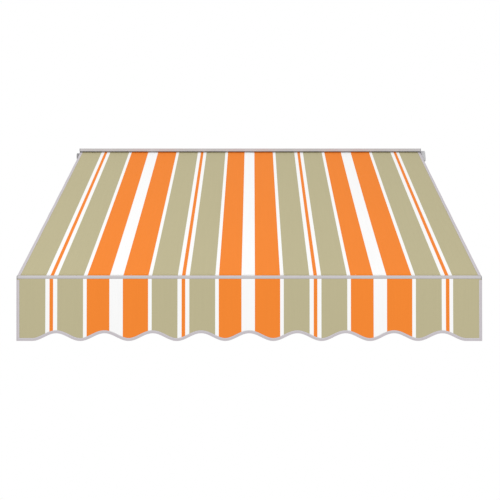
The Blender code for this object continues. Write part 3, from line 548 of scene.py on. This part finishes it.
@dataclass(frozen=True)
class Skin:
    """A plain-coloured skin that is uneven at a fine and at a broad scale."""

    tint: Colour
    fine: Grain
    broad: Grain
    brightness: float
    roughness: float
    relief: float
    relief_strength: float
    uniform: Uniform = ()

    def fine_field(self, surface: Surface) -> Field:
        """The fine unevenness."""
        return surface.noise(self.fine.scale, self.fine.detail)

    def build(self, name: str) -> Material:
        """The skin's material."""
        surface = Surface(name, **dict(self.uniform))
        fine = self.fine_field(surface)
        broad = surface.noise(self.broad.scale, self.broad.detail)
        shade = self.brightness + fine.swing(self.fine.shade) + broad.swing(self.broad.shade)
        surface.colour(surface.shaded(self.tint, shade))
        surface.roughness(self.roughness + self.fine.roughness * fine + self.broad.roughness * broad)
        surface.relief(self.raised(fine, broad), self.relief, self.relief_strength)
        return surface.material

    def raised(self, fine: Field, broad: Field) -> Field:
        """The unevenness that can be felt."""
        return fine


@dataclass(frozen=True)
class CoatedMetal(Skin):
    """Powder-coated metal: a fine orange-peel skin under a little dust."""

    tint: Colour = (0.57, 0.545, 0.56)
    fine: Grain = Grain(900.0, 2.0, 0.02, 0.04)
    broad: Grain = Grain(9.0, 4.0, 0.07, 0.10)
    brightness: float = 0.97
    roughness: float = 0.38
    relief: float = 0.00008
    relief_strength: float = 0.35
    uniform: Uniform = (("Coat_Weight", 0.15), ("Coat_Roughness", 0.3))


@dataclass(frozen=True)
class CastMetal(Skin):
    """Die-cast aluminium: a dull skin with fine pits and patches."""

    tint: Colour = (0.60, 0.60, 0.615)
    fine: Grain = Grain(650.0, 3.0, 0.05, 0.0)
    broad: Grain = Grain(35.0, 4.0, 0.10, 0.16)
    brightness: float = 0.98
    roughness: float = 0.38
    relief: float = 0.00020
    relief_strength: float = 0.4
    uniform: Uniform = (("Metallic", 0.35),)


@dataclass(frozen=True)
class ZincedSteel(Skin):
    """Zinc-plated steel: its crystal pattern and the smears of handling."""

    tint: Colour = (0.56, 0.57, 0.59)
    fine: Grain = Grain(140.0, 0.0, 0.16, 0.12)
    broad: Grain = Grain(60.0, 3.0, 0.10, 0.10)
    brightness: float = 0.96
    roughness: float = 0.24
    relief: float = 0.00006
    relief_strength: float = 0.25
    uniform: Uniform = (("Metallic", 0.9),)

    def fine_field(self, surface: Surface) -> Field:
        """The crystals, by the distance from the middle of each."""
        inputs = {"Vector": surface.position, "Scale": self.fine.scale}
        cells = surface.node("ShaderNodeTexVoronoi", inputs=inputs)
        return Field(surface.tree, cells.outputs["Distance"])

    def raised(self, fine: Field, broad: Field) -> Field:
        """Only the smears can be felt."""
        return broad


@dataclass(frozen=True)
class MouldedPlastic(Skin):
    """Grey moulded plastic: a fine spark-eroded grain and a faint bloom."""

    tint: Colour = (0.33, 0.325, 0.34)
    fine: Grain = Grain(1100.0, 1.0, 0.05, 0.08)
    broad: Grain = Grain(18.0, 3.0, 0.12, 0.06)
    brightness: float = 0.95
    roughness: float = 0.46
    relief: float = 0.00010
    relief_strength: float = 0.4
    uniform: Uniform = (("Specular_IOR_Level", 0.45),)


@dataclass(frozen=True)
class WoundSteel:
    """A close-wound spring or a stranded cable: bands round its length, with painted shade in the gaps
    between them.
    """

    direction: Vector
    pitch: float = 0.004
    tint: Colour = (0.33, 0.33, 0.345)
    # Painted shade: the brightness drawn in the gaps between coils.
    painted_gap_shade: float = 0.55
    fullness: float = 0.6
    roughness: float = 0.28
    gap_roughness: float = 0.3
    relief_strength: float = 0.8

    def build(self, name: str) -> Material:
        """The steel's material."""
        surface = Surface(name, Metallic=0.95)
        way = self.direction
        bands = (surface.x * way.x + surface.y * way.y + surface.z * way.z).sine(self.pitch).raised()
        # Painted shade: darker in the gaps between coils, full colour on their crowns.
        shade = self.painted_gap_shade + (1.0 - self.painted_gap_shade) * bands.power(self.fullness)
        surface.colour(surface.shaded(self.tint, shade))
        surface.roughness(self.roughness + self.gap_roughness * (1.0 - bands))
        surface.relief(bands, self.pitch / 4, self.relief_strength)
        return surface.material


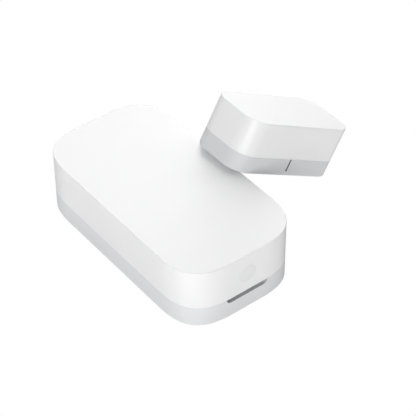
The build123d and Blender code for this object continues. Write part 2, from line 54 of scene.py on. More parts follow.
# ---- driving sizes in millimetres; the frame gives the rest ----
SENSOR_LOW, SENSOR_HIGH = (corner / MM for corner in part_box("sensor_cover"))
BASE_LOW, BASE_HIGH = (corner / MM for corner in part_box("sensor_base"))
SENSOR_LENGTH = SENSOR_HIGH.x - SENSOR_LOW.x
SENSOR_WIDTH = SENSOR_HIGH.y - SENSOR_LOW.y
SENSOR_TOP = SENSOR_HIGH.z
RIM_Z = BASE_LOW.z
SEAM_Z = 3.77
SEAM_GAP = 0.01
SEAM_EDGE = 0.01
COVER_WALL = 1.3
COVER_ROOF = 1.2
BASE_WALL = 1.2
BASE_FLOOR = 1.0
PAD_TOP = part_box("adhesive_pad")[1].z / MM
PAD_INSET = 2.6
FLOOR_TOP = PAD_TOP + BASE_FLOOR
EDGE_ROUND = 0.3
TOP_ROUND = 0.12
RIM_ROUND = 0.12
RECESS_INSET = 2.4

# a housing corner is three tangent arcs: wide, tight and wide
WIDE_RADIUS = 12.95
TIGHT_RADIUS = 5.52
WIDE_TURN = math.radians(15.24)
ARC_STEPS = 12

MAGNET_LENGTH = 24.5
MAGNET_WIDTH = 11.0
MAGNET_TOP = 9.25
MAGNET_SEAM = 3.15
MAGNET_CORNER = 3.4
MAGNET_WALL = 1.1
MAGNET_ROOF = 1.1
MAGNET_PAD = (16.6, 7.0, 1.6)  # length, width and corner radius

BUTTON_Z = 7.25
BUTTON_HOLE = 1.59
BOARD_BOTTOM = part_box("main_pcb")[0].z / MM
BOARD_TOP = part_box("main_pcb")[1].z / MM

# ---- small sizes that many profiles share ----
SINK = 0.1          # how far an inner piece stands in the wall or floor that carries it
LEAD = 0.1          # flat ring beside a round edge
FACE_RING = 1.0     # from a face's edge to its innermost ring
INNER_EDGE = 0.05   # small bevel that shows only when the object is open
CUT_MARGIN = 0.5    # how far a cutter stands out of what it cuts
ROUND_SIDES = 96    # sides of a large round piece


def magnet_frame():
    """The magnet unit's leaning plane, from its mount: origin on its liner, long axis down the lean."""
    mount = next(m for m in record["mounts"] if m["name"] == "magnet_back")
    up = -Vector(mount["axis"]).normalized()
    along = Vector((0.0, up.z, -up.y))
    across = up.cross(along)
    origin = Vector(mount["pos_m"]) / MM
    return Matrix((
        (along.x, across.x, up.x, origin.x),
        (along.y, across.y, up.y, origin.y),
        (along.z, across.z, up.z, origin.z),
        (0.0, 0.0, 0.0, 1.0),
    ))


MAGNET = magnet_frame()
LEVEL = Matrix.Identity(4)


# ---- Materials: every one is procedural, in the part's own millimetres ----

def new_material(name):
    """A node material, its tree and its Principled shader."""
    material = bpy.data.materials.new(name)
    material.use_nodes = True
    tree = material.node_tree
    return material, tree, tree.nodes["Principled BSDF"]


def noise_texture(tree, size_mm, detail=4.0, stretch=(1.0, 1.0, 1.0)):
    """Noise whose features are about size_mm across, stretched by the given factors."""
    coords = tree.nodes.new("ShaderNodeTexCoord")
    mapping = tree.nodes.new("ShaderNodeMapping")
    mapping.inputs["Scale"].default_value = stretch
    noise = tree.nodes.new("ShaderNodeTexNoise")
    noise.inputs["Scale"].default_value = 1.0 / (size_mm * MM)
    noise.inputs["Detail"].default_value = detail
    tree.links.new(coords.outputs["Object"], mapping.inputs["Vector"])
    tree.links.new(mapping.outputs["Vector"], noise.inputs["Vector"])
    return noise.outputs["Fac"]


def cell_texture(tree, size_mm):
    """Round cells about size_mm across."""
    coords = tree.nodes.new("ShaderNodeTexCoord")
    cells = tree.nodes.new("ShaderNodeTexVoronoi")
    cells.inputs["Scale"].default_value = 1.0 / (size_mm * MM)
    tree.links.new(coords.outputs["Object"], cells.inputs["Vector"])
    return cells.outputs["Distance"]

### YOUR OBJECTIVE
Return only the exact lines from the opening of the records through the line that contains "plain-coloured skin that", both included.

### WRITTEN SOLUTION
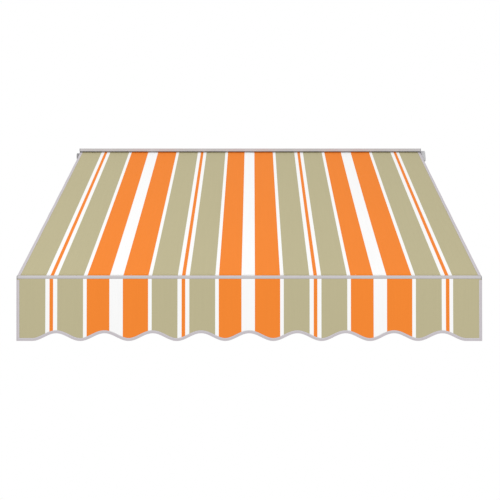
The Blender code for this object continues. Write part 3, from line 548 of scene.py on. This part finishes it.
@dataclass(frozen=True)
class Skin:
    """A plain-coloured skin that is uneven at a fine and at a broad scale."""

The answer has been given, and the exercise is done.